#### DATA PROVIDED ####

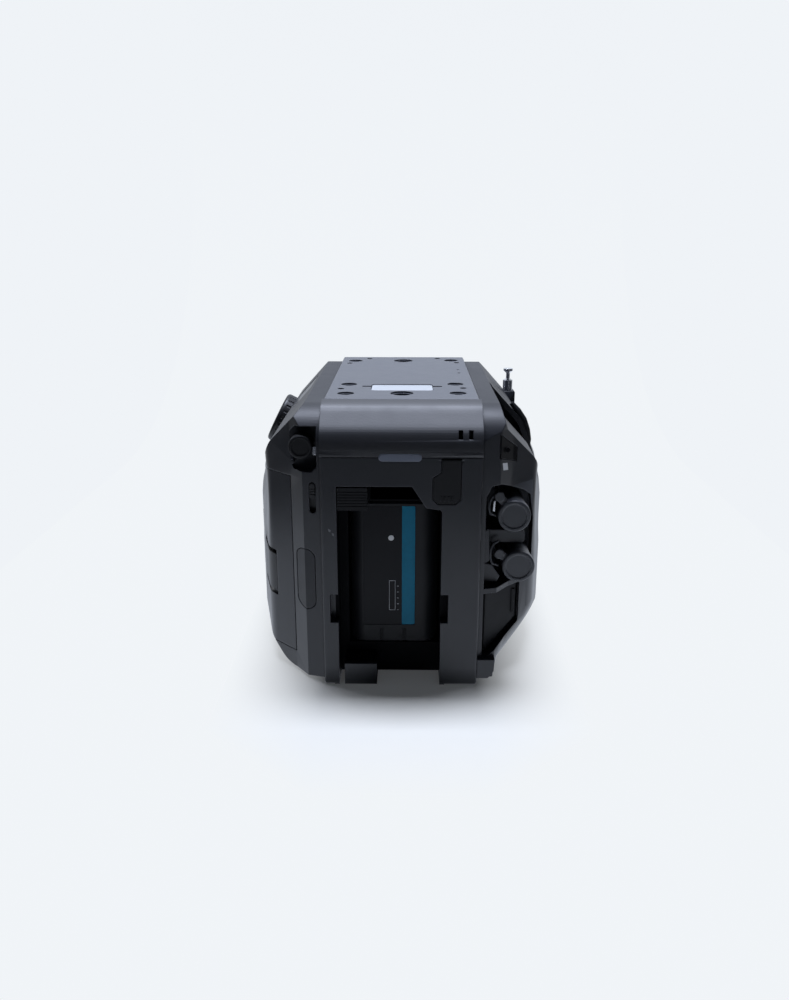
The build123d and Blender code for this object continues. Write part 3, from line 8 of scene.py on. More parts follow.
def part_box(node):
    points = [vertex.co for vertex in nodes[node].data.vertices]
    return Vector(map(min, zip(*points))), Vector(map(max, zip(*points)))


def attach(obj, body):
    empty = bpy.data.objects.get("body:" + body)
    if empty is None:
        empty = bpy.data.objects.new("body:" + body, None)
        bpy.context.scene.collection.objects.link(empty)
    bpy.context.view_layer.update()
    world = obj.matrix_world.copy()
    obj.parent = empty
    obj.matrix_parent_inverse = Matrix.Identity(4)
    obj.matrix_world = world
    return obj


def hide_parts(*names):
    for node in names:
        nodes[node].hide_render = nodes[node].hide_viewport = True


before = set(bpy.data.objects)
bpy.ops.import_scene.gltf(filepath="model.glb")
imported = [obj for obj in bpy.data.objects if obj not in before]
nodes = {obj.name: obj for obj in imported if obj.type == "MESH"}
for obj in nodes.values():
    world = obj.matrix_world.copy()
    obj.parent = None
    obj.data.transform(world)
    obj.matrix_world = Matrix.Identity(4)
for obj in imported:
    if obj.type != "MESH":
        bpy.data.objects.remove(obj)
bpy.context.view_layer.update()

# Viewpoint: the object is seen from straight behind its battery bay, from a hand above
# its top plate, looking down.
rear_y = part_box("rear_housing")[0].y
view_side = 0.0031
view_back = 0.361
view_height = 0.204
view_down = math.radians(17.5)
view_turn = math.radians(0.94)
film_width = 36.0
focal_length = 31.36
nearest_seen = 0.01
lens_data = bpy.data.cameras.new("viewpoint")
lens_data.sensor_width = film_width
lens_data.lens = focal_length
lens_data.clip_start = nearest_seen
viewpoint = bpy.data.objects.new("viewpoint", lens_data)
viewpoint.location = (view_side, rear_y - view_back, view_height)
viewpoint.rotation_euler = (math.radians(90.0) - view_down, 0.0, view_turn)
bpy.context.scene.collection.objects.link(viewpoint)
bpy.context.scene.camera = viewpoint
bpy.context.scene.view_settings.view_transform = "Standard"

# Paper sweep: the camera stands on a sheet of white studio paper over a table. It hangs
# down at the front edge, and rises behind the camera in one curve, seen as lit evenly.
sweep_half = 0.25
sweep_front = -0.34
sweep_lip = 0.02
sweep_drop = -0.6
sweep_start = 0.30
sweep_radius = 0.36
sweep_top = 1.05
sweep_steps = 16
profile = [
    (sweep_front, sweep_drop), (sweep_front, -sweep_lip),
    (sweep_front + 0.3 * sweep_lip, -0.3 * sweep_lip), (sweep_front + sweep_lip, 0.0),
    (sweep_start, 0.0),
]
for step in range(1, sweep_steps + 1):
    turn = math.radians(90.0) * step / sweep_steps
    profile.append((
        sweep_start + sweep_radius * math.sin(turn),
        sweep_radius * (1.0 - math.cos(turn)),
    ))
profile.append((sweep_start + sweep_radius, sweep_top))
sweep_points = [(side * sweep_half, y, z) for y, z in profile for side in (-1, 1)]
sweep_faces = [(2 * k, 2 * k + 1, 2 * k + 3, 2 * k + 2) for k in range(len(profile) - 1)]
sweep_mesh = bpy.data.meshes.new("paper_sweep")
sweep_mesh.from_pydata(sweep_points, [], sweep_faces)
for face in sweep_mesh.polygons:
    face.use_smooth = True
sweep = bpy.data.objects.new("paper_sweep", sweep_mesh)
bpy.context.scene.collection.objects.link(sweep)


class Feed:
    """An output of a finish's node; an expression on feeds adds the Math nodes for it."""

    def __init__(self, finish, socket):
        self.finish = finish
        self.socket = socket

    def maths(self, operation, *values):
        return self.finish.add("ShaderNodeMath", {"operation": operation}, values)

    def __add__(self, other):
        return self.maths("ADD", self, other)

    def __radd__(self, other):
        return self.maths("ADD", other, self)

    def __sub__(self, other):
        return self.maths("SUBTRACT", self, other)

    def __rsub__(self, other):
        return self.maths("SUBTRACT", other, self)

    def __mul__(self, other):
        return self.maths("MULTIPLY", self, other)

    def __rmul__(self, other):
        return self.maths("MULTIPLY", other, self)

    def __truediv__(self, other):
        return self.maths("DIVIDE", self, other)

    def __rtruediv__(self, other):
        return self.maths("DIVIDE", other, self)

    def __gt__(self, other):
        return self.maths("GREATER_THAN", self, other)

    def __lt__(self, other):
        return self.maths("LESS_THAN", self, other)

    def __mod__(self, other):
        return self.maths("MODULO", self, other)

    def __abs__(self):
        return self.maths("ABSOLUTE", self)

    def limit(self):
        """held between 0 and 1"""
        return self.finish.add("ShaderNodeClamp", {}, {"Value": self})

    def ramp(self, start, span):
        """0 up to the start, then rising to 1 over the span"""
        return ((self - start) / span).limit()


class Finish:
    """The node tree of one finish, of the paper or of the room light."""

    def __init__(self, owner):
        owner.use_nodes = True
        self.owner = owner
        self.tree = owner.node_tree
        self.tree.nodes.clear()

    def add(self, kind, settings=None, inputs=(), out=0):
        """any node: its type, its settings, the values or feeds of its sockets"""
        node = self.tree.nodes.new(kind)
        for key, value in (settings or {}).items():
            setattr(node, key, value)
        pairs = inputs.items() if isinstance(inputs, dict) else enumerate(inputs)
        for key, value in pairs:
            if isinstance(value, Feed):
                self.tree.links.new(value.socket, node.inputs[key])
            else:
                node.inputs[key].default_value = value
        return Feed(self, node.outputs[out]) if node.outputs else None

    def place(self):
        """position on the piece, in metres"""
        return self.add("ShaderNodeTexCoord", {}, {}, "Object")

    def axis(self, vector, letter):
        """one of a position's three measures"""
        return self.add("ShaderNodeSeparateXYZ", {}, [vector], letter)

    def mix(self, amount, low, high):
        """colour between two colours"""
        return self.add("ShaderNodeMix", {"data_type": "RGBA"}, {0: amount, 6: low, 7: high}, 2)

    def noise(self, vector, size, detail=2.0):
        """cloudy value with blobs about size metres wide"""
        return self.add(
            "ShaderNodeTexNoise", {}, {"Vector": vector, "Scale": 0.5 / size, "Detail": detail}
        )

    def stretched(self, vector, scale):
        """position with each direction scaled, so that noise on it is drawn out"""
        return self.add("ShaderNodeMapping", {}, {"Vector": vector, "Scale": scale})

    def out(self, shader):
        """the shader becomes what the surface shows"""
        self.add("ShaderNodeOutputMaterial", {}, {"Surface": shader})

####

STATED PROBLEM: Show the data once more, exactly as it was written.

WORKED ANSWER:
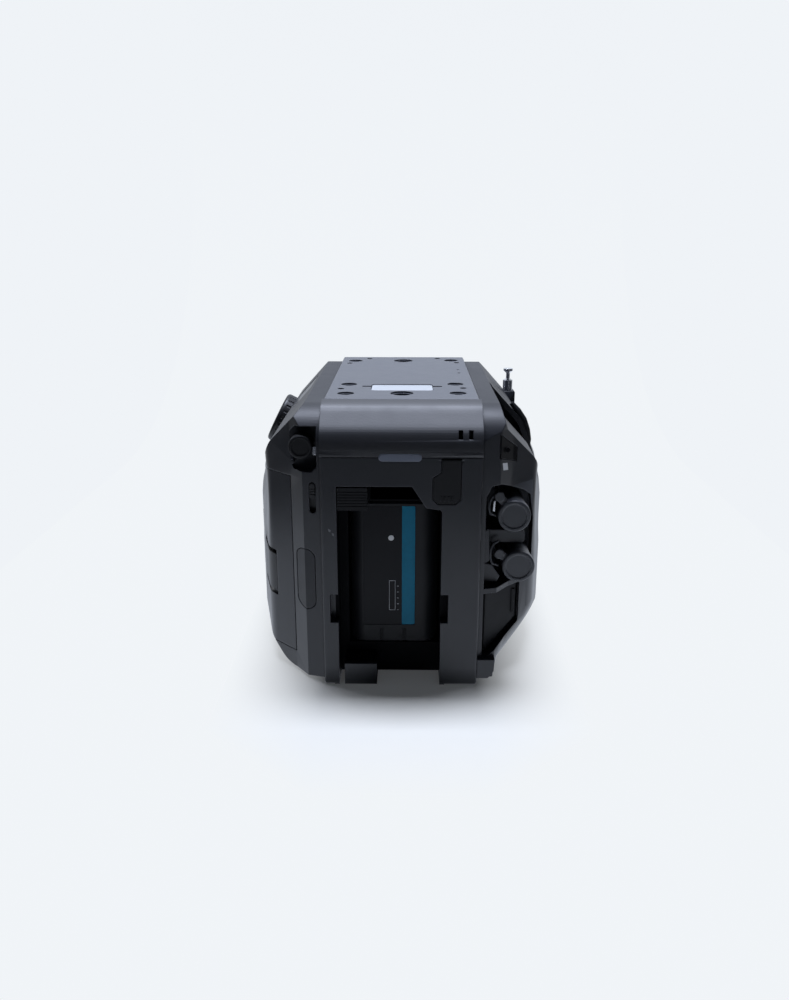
The build123d and Blender code for this object continues. Write part 3, from line 8 of scene.py on. More parts follow.
def part_box(node):
    points = [vertex.co for vertex in nodes[node].data.vertices]
    return Vector(map(min, zip(*points))), Vector(map(max, zip(*points)))


def attach(obj, body):
    empty = bpy.data.objects.get("body:" + body)
    if empty is None:
        empty = bpy.data.objects.new("body:" + body, None)
        bpy.context.scene.collection.objects.link(empty)
    bpy.context.view_layer.update()
    world = obj.matrix_world.copy()
    obj.parent = empty
    obj.matrix_parent_inverse = Matrix.Identity(4)
    obj.matrix_world = world
    return obj


def hide_parts(*names):
    for node in names:
        nodes[node].hide_render = nodes[node].hide_viewport = True


before = set(bpy.data.objects)
bpy.ops.import_scene.gltf(filepath="model.glb")
imported = [obj for obj in bpy.data.objects if obj not in before]
nodes = {obj.name: obj for obj in imported if obj.type == "MESH"}
for obj in nodes.values():
    world = obj.matrix_world.copy()
    obj.parent = None
    obj.data.transform(world)
    obj.matrix_world = Matrix.Identity(4)
for obj in imported:
    if obj.type != "MESH":
        bpy.data.objects.remove(obj)
bpy.context.view_layer.update()

# Viewpoint: the object is seen from straight behind its battery bay, from a hand above
# its top plate, looking down.
rear_y = part_box("rear_housing")[0].y
view_side = 0.0031
view_back = 0.361
view_height = 0.204
view_down = math.radians(17.5)
view_turn = math.radians(0.94)
film_width = 36.0
focal_length = 31.36
nearest_seen = 0.01
lens_data = bpy.data.cameras.new("viewpoint")
lens_data.sensor_width = film_width
lens_data.lens = focal_length
lens_data.clip_start = nearest_seen
viewpoint = bpy.data.objects.new("viewpoint", lens_data)
viewpoint.location = (view_side, rear_y - view_back, view_height)
viewpoint.rotation_euler = (math.radians(90.0) - view_down, 0.0, view_turn)
bpy.context.scene.collection.objects.link(viewpoint)
bpy.context.scene.camera = viewpoint
bpy.context.scene.view_settings.view_transform = "Standard"

# Paper sweep: the camera stands on a sheet of white studio paper over a table. It hangs
# down at the front edge, and rises behind the camera in one curve, seen as lit evenly.
sweep_half = 0.25
sweep_front = -0.34
sweep_lip = 0.02
sweep_drop = -0.6
sweep_start = 0.30
sweep_radius = 0.36
sweep_top = 1.05
sweep_steps = 16
profile = [
    (sweep_front, sweep_drop), (sweep_front, -sweep_lip),
    (sweep_front + 0.3 * sweep_lip, -0.3 * sweep_lip), (sweep_front + sweep_lip, 0.0),
    (sweep_start, 0.0),
]
for step in range(1, sweep_steps + 1):
    turn = math.radians(90.0) * step / sweep_steps
    profile.append((
        sweep_start + sweep_radius * math.sin(turn),
        sweep_radius * (1.0 - math.cos(turn)),
    ))
profile.append((sweep_start + sweep_radius, sweep_top))
sweep_points = [(side * sweep_half, y, z) for y, z in profile for side in (-1, 1)]
sweep_faces = [(2 * k, 2 * k + 1, 2 * k + 3, 2 * k + 2) for k in range(len(profile) - 1)]
sweep_mesh = bpy.data.meshes.new("paper_sweep")
sweep_mesh.from_pydata(sweep_points, [], sweep_faces)
for face in sweep_mesh.polygons:
    face.use_smooth = True
sweep = bpy.data.objects.new("paper_sweep", sweep_mesh)
bpy.context.scene.collection.objects.link(sweep)


class Feed:
    """An output of a finish's node; an expression on feeds adds the Math nodes for it."""

    def __init__(self, finish, socket):
        self.finish = finish
        self.socket = socket

    def maths(self, operation, *values):
        return self.finish.add("ShaderNodeMath", {"operation": operation}, values)

    def __add__(self, other):
        return self.maths("ADD", self, other)

    def __radd__(self, other):
        return self.maths("ADD", other, self)

    def __sub__(self, other):
        return self.maths("SUBTRACT", self, other)

    def __rsub__(self, other):
        return self.maths("SUBTRACT", other, self)

    def __mul__(self, other):
        return self.maths("MULTIPLY", self, other)

    def __rmul__(self, other):
        return self.maths("MULTIPLY", other, self)

    def __truediv__(self, other):
        return self.maths("DIVIDE", self, other)

    def __rtruediv__(self, other):
        return self.maths("DIVIDE", other, self)

    def __gt__(self, other):
        return self.maths("GREATER_THAN", self, other)

    def __lt__(self, other):
        return self.maths("LESS_THAN", self, other)

    def __mod__(self, other):
        return self.maths("MODULO", self, other)

    def __abs__(self):
        return self.maths("ABSOLUTE", self)

    def limit(self):
        """held between 0 and 1"""
        return self.finish.add("ShaderNodeClamp", {}, {"Value": self})

    def ramp(self, start, span):
        """0 up to the start, then rising to 1 over the span"""
        return ((self - start) / span).limit()


class Finish:
    """The node tree of one finish, of the paper or of the room light."""

    def __init__(self, owner):
        owner.use_nodes = True
        self.owner = owner
        self.tree = owner.node_tree
        self.tree.nodes.clear()

    def add(self, kind, settings=None, inputs=(), out=0):
        """any node: its type, its settings, the values or feeds of its sockets"""
        node = self.tree.nodes.new(kind)
        for key, value in (settings or {}).items():
            setattr(node, key, value)
        pairs = inputs.items() if isinstance(inputs, dict) else enumerate(inputs)
        for key, value in pairs:
            if isinstance(value, Feed):
                self.tree.links.new(value.socket, node.inputs[key])
            else:
                node.inputs[key].default_value = value
        return Feed(self, node.outputs[out]) if node.outputs else None

    def place(self):
        """position on the piece, in metres"""
        return self.add("ShaderNodeTexCoord", {}, {}, "Object")

    def axis(self, vector, letter):
        """one of a position's three measures"""
        return self.add("ShaderNodeSeparateXYZ", {}, [vector], letter)

    def mix(self, amount, low, high):
        """colour between two colours"""
        return self.add("ShaderNodeMix", {"data_type": "RGBA"}, {0: amount, 6: low, 7: high}, 2)

    def noise(self, vector, size, detail=2.0):
        """cloudy value with blobs about size metres wide"""
        return self.add(
            "ShaderNodeTexNoise", {}, {"Vector": vector, "Scale": 0.5 / size, "Detail": detail}
        )

    def stretched(self, vector, scale):
        """position with each direction scaled, so that noise on it is drawn out"""
        return self.add("ShaderNodeMapping", {}, {"Vector": vector, "Scale": scale})

    def out(self, shader):
        """the shader becomes what the surface shows"""
        self.add("ShaderNodeOutputMaterial", {}, {"Surface": shader})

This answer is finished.